Throughout the Bible, there are a good many stories about significant things that happen at night.  When God calls Abraham, God tells him to look at the stars, and promises that his descendants will be that many.  An angel of God wrestles with Jacob in the night, and leaves him only after making a promise to bless him.  God speaks to Joseph in a series of different dreams, guiding him to faithfulness that benefits his whole people.  The Hebrew people leave Egypt in a great exodus, at night.  At night, God parts the Red Sea for their deliverance.  And at night, God sends manna from heaven as food in the desert.  God speaks to Moses on the mountaintop, in the daytime, but in the midst of a dark cloud.  And in the New Testament, God speaks to Joseph in a dream, instructing him to take Mary and the baby Jesus to Egypt, to protect the baby from being killed by King Herod.  All of these stories, and many others throughout Scripture, happen in the darkness:  God speaks at night, God acts at night, God leads in the darkness.  With this as our witness, we can trust that God will will give us, too, these gifts of the darkness, these words of promise, these words of hope, these words of direction.  And I wonder:  could it be that these things actually happen more easily in the darkness?  Could it be that God has a hard time getting our attention in the light of day?  Could it be that we’re so busy doing and striving and talking and working… that we don’t notice God in our midst?  Could it be that the darkness makes it easier for God to get our attention… whether it’s the literal darkness of the night-time or the metaphorical darkness of our human struggle and pain and loss. 




That metaphorical darkness is brutal:  when we’re in it, we feel swallowed up by it, whether it’s addiction or grief or a profound experience of betrayal or the effects of abuse, or any number of other things.  To the human eye, there’s nothing good about it.  Spiritual giants throughout the centuries have called that metaphorical darkness “the dark night of the soul”, which is bereft of meaning, bereft of hope, and excruciatingly lonely.  The profound sense of the absence of God is wrenching.  So what do we do with these times of utter darkness?  No amount of will power can control this darkness, no amount of creativity can manipulate it, no amount of strength can shake it or flee it.  So, the question then becomes, How do we walk in the darkness?  How do we navigate that treacherous terrain?    




In a book entitled Learning to Walk in the Dark, Barbara Brown Taylor examines all kinds of experiences of darkness.  In one section, she reflects on the “dark emotions”, such as fear, anger, despair, grief, rage, sorrow.

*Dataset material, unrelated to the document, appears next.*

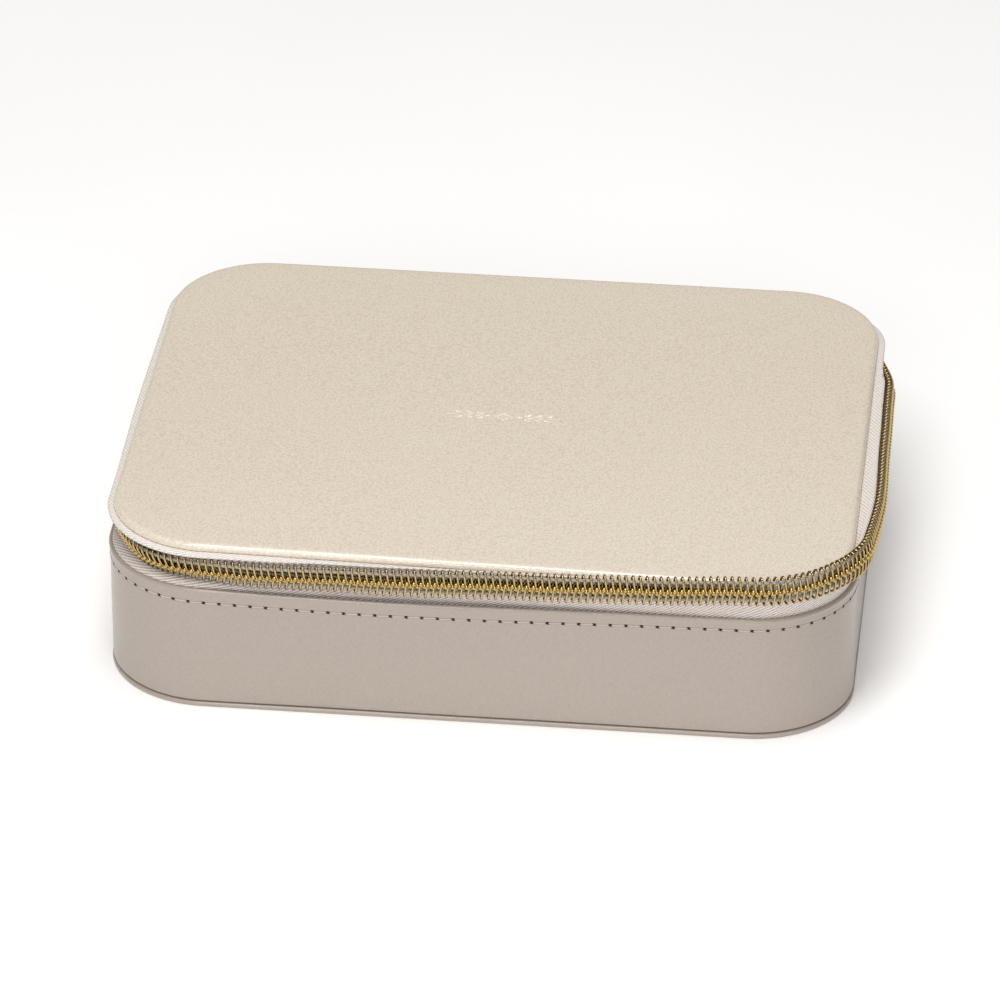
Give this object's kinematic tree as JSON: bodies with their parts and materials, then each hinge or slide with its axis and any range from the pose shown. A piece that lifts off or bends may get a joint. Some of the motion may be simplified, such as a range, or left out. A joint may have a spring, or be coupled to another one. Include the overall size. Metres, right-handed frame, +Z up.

She quotes a woman named Miriam Greenspan, who asks, “Could it be that we use religion to try to bypass these emotions, to dodge these emotions, instead of letting them lead us to embrace them as the best, most demanding teachers we may ever know?  Maybe these dark emotions are just unskillful ways of coping with emotions we cannot bear.  The emotions themselves are conduits of pure energy that want something from us:  to wake us up, to tell us something we need to know, to break the ice around our hearts, to move us to act.”  Taylor herself writes, “When I stopped trying to block my sadness and let it move me instead, it led me to a bridge with people on the other side.  Every one of them knew sorrow.  Some of them even knew how to bear it as an ordinary feature of being human instead of as some avoidable curse.  Watching them ride the waves of their own dark emotions, I learned that sadness does not sink a person; it is the energy a person spends trying to avoid sadness that does that.”  (pp. 79-80)  If we too can let our sorrow and our experiences of despair lead us over that same “bridge” to people on the other side, we may just discover that our individual heartbreak is connected in profound ways to the brokenheartedness of the world; we may just be able to blend our own tears with the tears of the world in ways that bring deep community and hope.   




I believe this is part of the power of AA and NA:  going over that bridge and discovering people on the other side, people who have learned how to walk in the darkness with integrity, compassion, and love.  Here are people who have discovered the treasures of darkness, the gifts that God gives, hidden in secret places.  In April, I’m planning to lead a grief support group, so that those of us who have experienced deep loss can find each other, and can learn together how to walk in the darkness with hope and trust, alert to uncover the treasures of darkness.  To each and every one of us this day, God makes this promise that Isaiah recorded so long ago:  “I will give you the treasures of darkness and riches hidden in secret places, so that you may know that it is I, the Lord, the God of Israel, who call you by your name.”  God calls us by name and gives us gifts in unexpected places.  Thanks be to God!  Amen.